— begin PROVIDED DATA —
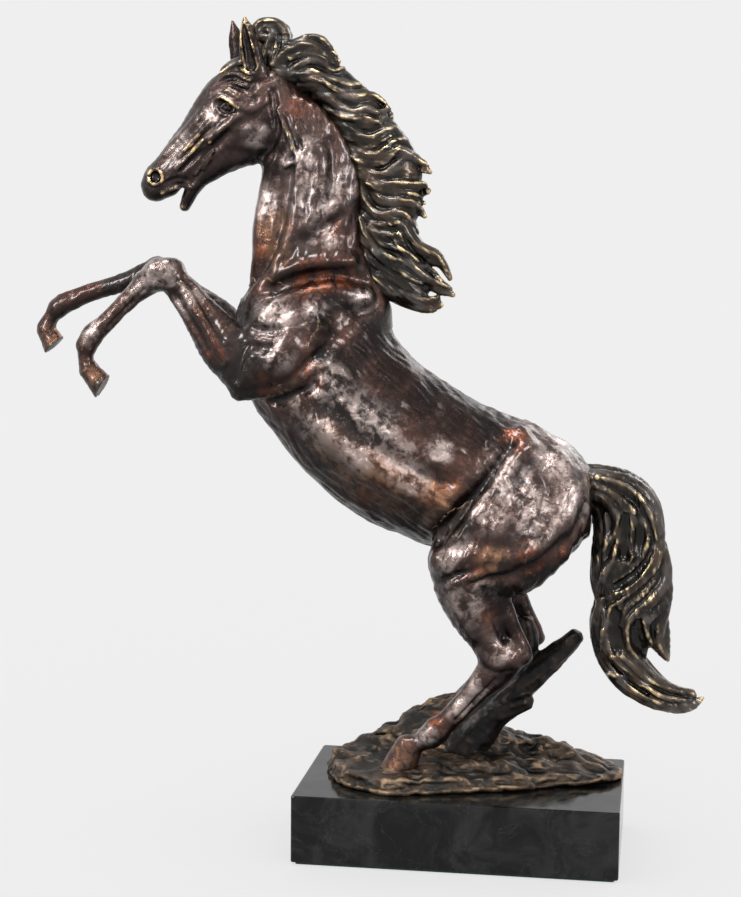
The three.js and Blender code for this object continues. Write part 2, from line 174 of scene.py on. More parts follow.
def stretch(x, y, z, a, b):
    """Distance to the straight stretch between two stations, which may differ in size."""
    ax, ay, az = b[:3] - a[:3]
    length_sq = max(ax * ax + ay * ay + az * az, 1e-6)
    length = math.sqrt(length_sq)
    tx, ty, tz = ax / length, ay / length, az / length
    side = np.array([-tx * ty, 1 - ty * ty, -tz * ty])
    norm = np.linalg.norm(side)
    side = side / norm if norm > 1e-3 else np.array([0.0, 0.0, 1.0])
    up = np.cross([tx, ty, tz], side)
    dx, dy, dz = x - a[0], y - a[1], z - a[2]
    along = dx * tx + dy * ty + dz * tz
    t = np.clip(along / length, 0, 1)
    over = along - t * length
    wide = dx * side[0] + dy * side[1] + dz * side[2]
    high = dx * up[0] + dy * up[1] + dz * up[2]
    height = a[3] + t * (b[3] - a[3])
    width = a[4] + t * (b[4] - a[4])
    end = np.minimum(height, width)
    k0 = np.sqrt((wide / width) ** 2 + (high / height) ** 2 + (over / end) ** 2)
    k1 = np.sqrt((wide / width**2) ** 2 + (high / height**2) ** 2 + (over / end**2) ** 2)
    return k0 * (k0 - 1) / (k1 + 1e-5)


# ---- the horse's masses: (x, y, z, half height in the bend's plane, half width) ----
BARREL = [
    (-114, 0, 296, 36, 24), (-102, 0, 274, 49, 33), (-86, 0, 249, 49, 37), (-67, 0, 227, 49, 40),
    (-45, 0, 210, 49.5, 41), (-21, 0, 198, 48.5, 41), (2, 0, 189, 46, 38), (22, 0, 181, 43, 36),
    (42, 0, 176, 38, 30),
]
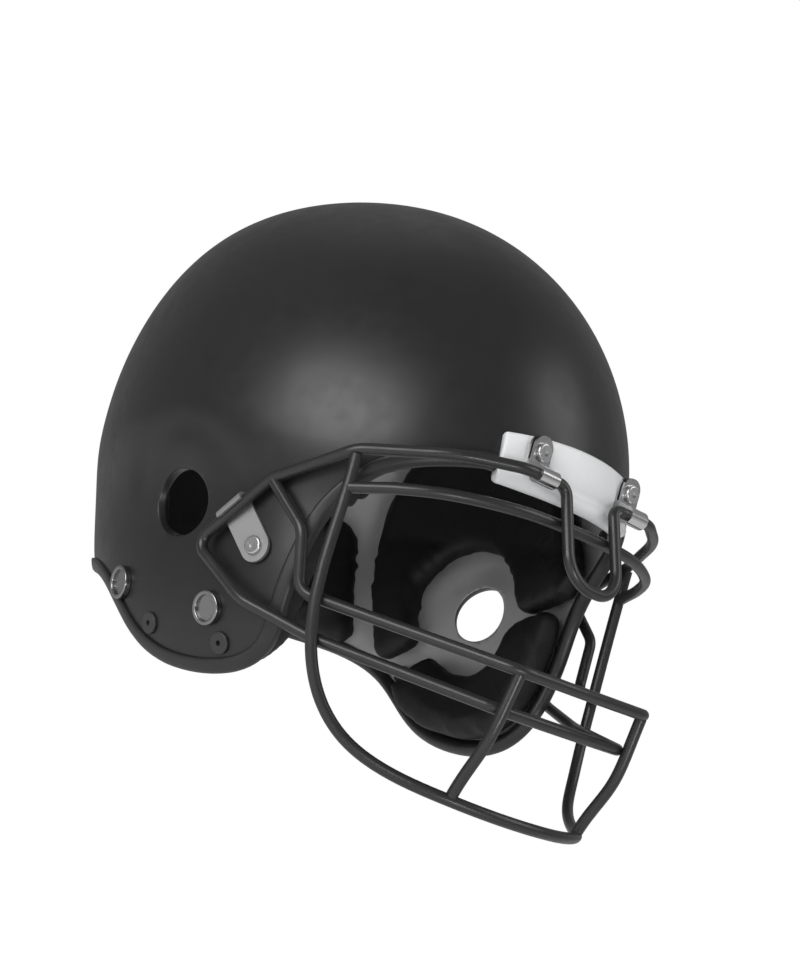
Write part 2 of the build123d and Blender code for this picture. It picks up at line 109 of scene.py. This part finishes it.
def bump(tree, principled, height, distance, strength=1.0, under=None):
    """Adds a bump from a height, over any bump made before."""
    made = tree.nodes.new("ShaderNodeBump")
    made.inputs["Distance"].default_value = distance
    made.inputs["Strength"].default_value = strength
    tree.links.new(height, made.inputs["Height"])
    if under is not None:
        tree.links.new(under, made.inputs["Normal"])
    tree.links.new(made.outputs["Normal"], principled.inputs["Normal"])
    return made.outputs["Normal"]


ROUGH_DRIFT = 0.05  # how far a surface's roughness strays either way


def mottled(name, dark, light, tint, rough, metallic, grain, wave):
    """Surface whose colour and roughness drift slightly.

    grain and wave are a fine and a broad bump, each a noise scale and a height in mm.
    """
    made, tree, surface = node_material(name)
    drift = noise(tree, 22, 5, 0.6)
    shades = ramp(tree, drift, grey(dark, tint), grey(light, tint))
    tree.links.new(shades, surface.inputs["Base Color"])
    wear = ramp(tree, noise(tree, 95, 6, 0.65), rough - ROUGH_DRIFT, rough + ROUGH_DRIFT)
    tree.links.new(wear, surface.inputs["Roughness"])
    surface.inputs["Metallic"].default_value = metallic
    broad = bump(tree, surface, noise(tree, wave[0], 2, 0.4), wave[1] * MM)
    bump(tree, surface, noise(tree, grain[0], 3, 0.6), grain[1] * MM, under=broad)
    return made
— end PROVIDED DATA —
_INSTRUCTIONS TO FOLLOW:_
From the listing above, output exactly the run of lines that starts with the line containing "Write part 2 of" and ends with the line containing "roughness drift slightly.".

_RESPONSE TO THE TASK:_
Write part 2 of the build123d and Blender code for this picture. It picks up at line 109 of scene.py. This part finishes it.
def bump(tree, principled, height, distance, strength=1.0, under=None):
    """Adds a bump from a height, over any bump made before."""
    made = tree.nodes.new("ShaderNodeBump")
    made.inputs["Distance"].default_value = distance
    made.inputs["Strength"].default_value = strength
    tree.links.new(height, made.inputs["Height"])
    if under is not None:
        tree.links.new(under, made.inputs["Normal"])
    tree.links.new(made.outputs["Normal"], principled.inputs["Normal"])
    return made.outputs["Normal"]


ROUGH_DRIFT = 0.05  # how far a surface's roughness strays either way


def mottled(name, dark, light, tint, rough, metallic, grain, wave):
    """Surface whose colour and roughness drift slightly.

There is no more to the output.